Stored items from a collection
━━━━
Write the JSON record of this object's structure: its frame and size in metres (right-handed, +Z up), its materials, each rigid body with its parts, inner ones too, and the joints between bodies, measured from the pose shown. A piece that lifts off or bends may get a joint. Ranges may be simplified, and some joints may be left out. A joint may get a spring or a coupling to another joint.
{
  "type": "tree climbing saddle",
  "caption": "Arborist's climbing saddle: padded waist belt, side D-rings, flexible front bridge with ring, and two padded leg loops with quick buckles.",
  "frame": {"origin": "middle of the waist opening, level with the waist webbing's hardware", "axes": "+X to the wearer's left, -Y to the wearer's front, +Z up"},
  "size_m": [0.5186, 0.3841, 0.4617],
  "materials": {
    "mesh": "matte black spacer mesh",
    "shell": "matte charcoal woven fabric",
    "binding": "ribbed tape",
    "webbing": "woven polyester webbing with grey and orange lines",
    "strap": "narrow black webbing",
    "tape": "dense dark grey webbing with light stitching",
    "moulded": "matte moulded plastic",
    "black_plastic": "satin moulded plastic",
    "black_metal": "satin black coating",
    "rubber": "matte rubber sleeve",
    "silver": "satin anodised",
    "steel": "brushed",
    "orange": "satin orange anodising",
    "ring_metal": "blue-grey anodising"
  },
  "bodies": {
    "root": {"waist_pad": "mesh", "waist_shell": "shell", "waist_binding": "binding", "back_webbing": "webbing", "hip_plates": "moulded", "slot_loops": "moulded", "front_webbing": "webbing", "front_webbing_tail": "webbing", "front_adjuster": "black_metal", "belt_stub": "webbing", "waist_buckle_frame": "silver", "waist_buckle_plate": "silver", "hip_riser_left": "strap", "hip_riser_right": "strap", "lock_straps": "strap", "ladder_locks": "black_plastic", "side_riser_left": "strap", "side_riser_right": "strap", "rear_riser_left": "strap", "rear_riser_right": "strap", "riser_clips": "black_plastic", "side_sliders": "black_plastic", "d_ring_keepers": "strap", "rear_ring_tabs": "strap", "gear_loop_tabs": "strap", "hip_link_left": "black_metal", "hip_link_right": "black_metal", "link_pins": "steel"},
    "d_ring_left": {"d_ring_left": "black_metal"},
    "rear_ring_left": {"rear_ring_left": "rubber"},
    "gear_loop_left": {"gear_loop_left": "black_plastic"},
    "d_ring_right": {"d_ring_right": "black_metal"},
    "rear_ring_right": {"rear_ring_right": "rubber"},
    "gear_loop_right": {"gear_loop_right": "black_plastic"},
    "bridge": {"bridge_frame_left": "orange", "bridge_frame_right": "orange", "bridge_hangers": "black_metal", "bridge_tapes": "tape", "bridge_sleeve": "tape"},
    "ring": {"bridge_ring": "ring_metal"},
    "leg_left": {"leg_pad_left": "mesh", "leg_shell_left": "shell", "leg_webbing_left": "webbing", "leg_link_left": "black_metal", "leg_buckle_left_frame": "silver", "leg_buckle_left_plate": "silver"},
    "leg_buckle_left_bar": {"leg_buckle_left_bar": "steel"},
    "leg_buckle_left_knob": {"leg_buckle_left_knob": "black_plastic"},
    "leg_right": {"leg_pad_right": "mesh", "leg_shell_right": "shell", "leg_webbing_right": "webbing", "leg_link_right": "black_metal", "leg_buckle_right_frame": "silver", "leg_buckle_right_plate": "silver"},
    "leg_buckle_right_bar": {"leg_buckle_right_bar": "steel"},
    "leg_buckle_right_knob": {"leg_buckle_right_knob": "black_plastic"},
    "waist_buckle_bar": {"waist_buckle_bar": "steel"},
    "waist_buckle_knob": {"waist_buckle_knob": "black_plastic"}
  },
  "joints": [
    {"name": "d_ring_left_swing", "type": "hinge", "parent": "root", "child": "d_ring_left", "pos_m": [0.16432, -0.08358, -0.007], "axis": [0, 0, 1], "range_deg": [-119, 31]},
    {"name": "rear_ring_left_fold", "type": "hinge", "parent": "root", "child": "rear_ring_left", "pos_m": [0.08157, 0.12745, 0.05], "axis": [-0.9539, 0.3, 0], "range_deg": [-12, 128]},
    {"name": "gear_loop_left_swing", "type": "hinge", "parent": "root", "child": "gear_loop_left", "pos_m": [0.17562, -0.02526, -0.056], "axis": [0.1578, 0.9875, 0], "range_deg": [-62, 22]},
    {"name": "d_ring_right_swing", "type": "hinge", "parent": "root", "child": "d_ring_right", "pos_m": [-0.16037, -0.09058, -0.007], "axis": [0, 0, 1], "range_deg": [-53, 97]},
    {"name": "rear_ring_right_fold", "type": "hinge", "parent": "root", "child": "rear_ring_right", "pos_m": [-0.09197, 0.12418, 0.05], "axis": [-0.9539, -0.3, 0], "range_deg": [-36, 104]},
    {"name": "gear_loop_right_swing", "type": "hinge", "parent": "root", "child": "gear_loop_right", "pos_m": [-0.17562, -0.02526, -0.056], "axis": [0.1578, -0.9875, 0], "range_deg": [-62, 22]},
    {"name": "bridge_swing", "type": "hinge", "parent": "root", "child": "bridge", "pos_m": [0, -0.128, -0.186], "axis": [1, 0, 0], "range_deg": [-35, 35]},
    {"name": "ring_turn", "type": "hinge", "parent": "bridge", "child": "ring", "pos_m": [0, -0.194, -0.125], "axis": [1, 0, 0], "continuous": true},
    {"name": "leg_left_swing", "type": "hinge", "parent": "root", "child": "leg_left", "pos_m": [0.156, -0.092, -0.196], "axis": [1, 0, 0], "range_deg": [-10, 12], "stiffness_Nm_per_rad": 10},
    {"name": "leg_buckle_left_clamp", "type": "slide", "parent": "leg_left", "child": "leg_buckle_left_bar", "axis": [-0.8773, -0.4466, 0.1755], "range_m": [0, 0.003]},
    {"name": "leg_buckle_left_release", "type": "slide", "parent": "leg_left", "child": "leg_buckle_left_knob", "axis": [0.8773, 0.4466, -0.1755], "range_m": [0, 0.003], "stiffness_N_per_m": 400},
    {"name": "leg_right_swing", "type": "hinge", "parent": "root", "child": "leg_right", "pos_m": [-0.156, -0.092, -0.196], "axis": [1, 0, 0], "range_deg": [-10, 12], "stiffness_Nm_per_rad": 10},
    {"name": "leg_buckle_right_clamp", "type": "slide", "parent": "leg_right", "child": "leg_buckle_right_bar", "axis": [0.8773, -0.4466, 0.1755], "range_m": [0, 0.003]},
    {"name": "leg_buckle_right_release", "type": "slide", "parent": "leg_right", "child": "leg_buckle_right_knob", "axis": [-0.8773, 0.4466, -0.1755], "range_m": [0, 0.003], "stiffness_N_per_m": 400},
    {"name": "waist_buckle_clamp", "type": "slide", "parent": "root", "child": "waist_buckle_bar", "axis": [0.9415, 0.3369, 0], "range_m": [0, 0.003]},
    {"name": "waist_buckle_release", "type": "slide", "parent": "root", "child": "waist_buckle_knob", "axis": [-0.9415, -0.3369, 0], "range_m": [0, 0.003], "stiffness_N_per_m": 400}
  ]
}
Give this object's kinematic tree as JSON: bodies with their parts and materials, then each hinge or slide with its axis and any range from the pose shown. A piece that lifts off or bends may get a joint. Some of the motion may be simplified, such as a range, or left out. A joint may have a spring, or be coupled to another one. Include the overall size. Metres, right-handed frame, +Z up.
━━━━
*TASK PROMPT*: Pick out every line above that contains the word "joints" and copy it.

*WRITTEN RESPONSE*:
Write the JSON record of this object's structure: its frame and size in metres (right-handed, +Z up), its materials, each rigid body with its parts, inner ones too, and the joints between bodies, measured from the pose shown. A piece that lifts off or bends may get a joint. Ranges may be simplified, and some joints may be left out. A joint may get a spring or a coupling to another joint.
  "joints": [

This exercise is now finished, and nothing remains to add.